None of this means that I only read high brow stuff. Some of my favourite writers, I read for the sheer mastery over their material... Dalrymple, Seth, Roberts (Shantaram), Mehta (Maximum City), Agatha Christie... others I read to remember my childhood... Enid Blyton... believe it or not... read two, two years ago... then I love to read food for the soul... enny Hine... Derek Prince... Tozer... Yancey... Tolle


On favourite authors and well written books

There is no hard and fast rule. My favourite authors are those who draw you into their world and hold you close to them as they lead you from page to page. They reveal a point of view and ask you to join it and be a part of it. No this doesn't mean they are all fiction. Take Jeremy Sachs... The End of Poverty... an incredible argument, very passionate for how we can use capital to solve most of the world's development problems. Right or wrong.....he hits you in the solar plexus and you are forced to re-examine what you believe in.

Read Jared Diamond...Guns,Germs and Steel and his more recent Collapse... wow... solid research... well crafted arguments and the climax. Boy, does he make you think! Rushdie and the way he writes is so compelling, you are not drawn, you are driven through the narrative by a rare gift that the author clearly has. Tom Sharpe can make you laugh till you cry with his Wilt series... he is really funny. Sainath (Everybody Loves a Good Drought)... a solid reminder that a large part of India is clearly not the radar of our so-called mass media.

Do you find interesting things in every book

As soon as I finish reading a book, I write down its name and the author's name in a note book. It's a "ritual" going back to the 1980s. If I own the book, I may underline stuff that I found seriously compelling or moving or something that I need to internalise. May copy it out too. Every book as its own secret it own magic. Sometimes a book is dense and not too easy to follow, or maybe my intellect isn't sharp enough.....time to pass.....a good book is like a good relationship...effortless....easy...companionable........

Self help books

Look I know they sell well and that there are people who specialise in that kind of writing. I don't read them anymore. Used to years ago. What scares me about some very famous self-help authors with respect to what they stood for is that they were not able to practice what they preached. One person who preached the philosophy of objectivism died in any asylum. Another author who tried to teach people how to tackle life, committed suicide. A third married 6 times or thereabouts.

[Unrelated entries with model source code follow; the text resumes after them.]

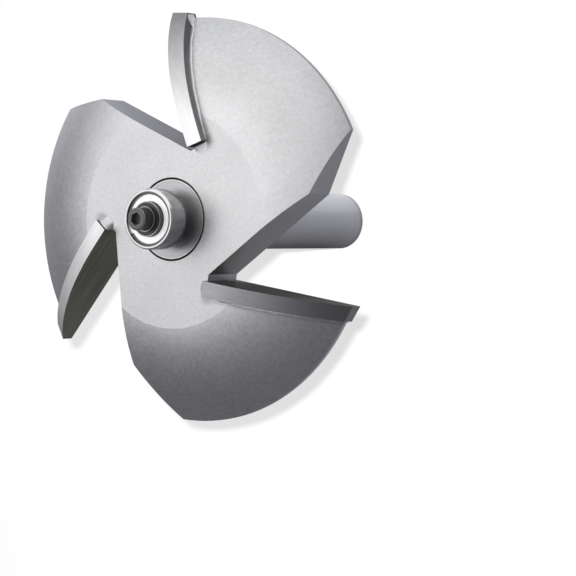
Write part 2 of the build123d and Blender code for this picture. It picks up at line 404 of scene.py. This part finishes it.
# %% [markdown]
# ## The ball bearing
#
# The outer ring and the balls are polished chrome steel. The outside of the ring is honed,
# with faint wipes, and painted darker than its flat rim, painted shade. The lip inside the
# rim and the faces that look in towards the axis are painted dark, painted shade. Each of
# these could be a material on faces of its own. Masks from the radius and from the way that a
# face looks do it in one material.

# %% Outer ring and balls
lip_inside, lip_outside = 5.72, 5.84

chrome = Finish("bearing_chrome")
radius, z = chrome.round_the_axis()
from_middle = chrome.vector("MULTIPLY", chrome.place, (1, 1, 0))
from_middle = chrome.vector("NORMALIZE", from_middle, (0, 0, 0))
outward = chrome.vector("DOT_PRODUCT", chrome.facing, from_middle, out="Value")
hone = chrome.noise(7.0, chrome.add("CombineXYZ", None, {2: z}), detail=2)
wipes = chrome.noise(0.8, detail=2, stretch=(1.0, 1.0, 0.3))
rim = chrome.axes(chrome.facing)[2].step(0.8, 0.95)
# Painted shade: the lip inside the rim, the honed outside and the faces towards the axis are painted darker.
lip_painted_shade = rim * (1 - radius.step(lip_inside, lip_outside))
honed_side_shade = outward.step(0.8, 0.95) * (0.42 + (wipes - 0.5) * 0.3)
inward_painted_shade = (-outward).step(0.5, 0.9) * 0.70
tone = 0.86 + (hone - 0.5) * 0.06 - rim * 0.26 - lip_painted_shade * 0.42 - honed_side_shade - inward_painted_shade
chrome.looks(base_color=chrome.mix(tone, steel_dark, steel_light), roughness=0.13 + hone * 0.06)
balls = [name for name in nodes if name.startswith("bearing_ball_")]
chrome.put_on("bearing_outer_ring", *balls)

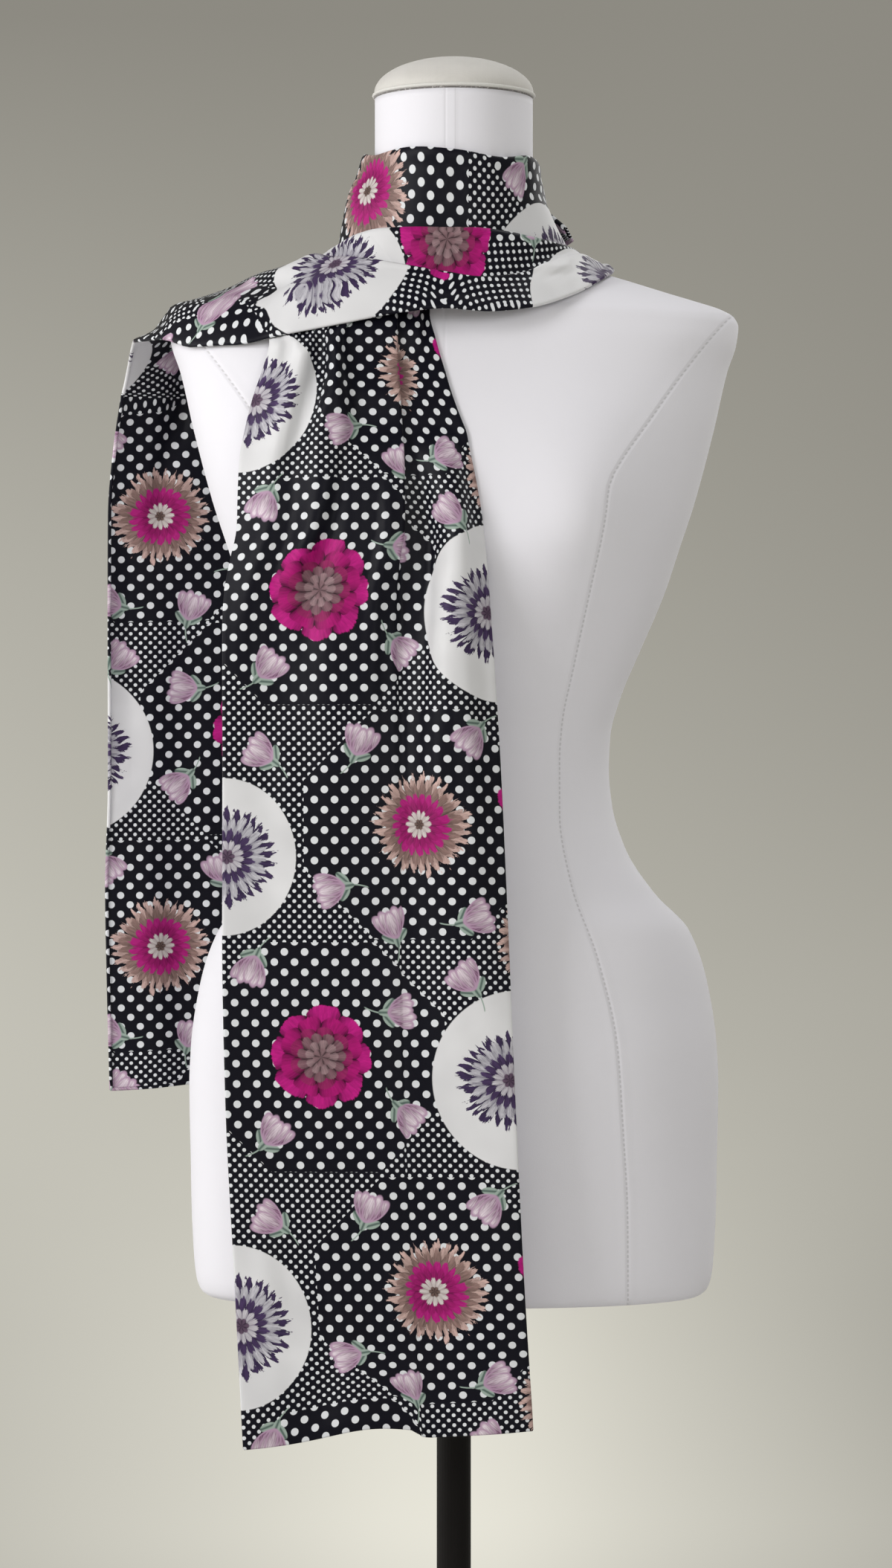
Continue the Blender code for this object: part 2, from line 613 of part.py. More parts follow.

The best so called self help books are those that stimulate you to find your own answers. Eckhart Tolle is fabulous... The Power of the Present Moment and his new book... A New Earth... Jim Collins... Good to Great... On why some companies become truly spectacular and others fail to make the grade... simple, insightful and beautiful.

Investments on books

Never consider buying books a waste of money. Think they are well worth the investment, though sometimes it pays to wait for the paperback version. Research shows that children who grow up around books tend to be better equipped for life. Anuja and I have three kids. Niharika (11 and a half), Nayantara (8 and a half) and Daivik (almost 6). The eldest loves reading the most but the second one seems to be picking up. Daivik hasn't really got into it yet.

Reading pace

Varies, depending on the pace. A thriller gets polished off. Romila Thapar's History of India, Vol 1 took ages... was trying to absorb lots of stuff while reading.

Browsing and e-reading

Does not work for me... personally. A book is about having and holding... in bed, at the table, on a plane, in a train, in a park....

Currently reading

Just finished Heaven is so Real by Choo Thomas and now savouring a History of the World in 9 and a half chapters by J. Barnes.

Books that don't hold

Dense, seriously complex material that my brain can't connect with or fathom... stuff that I may grow old trying to get through.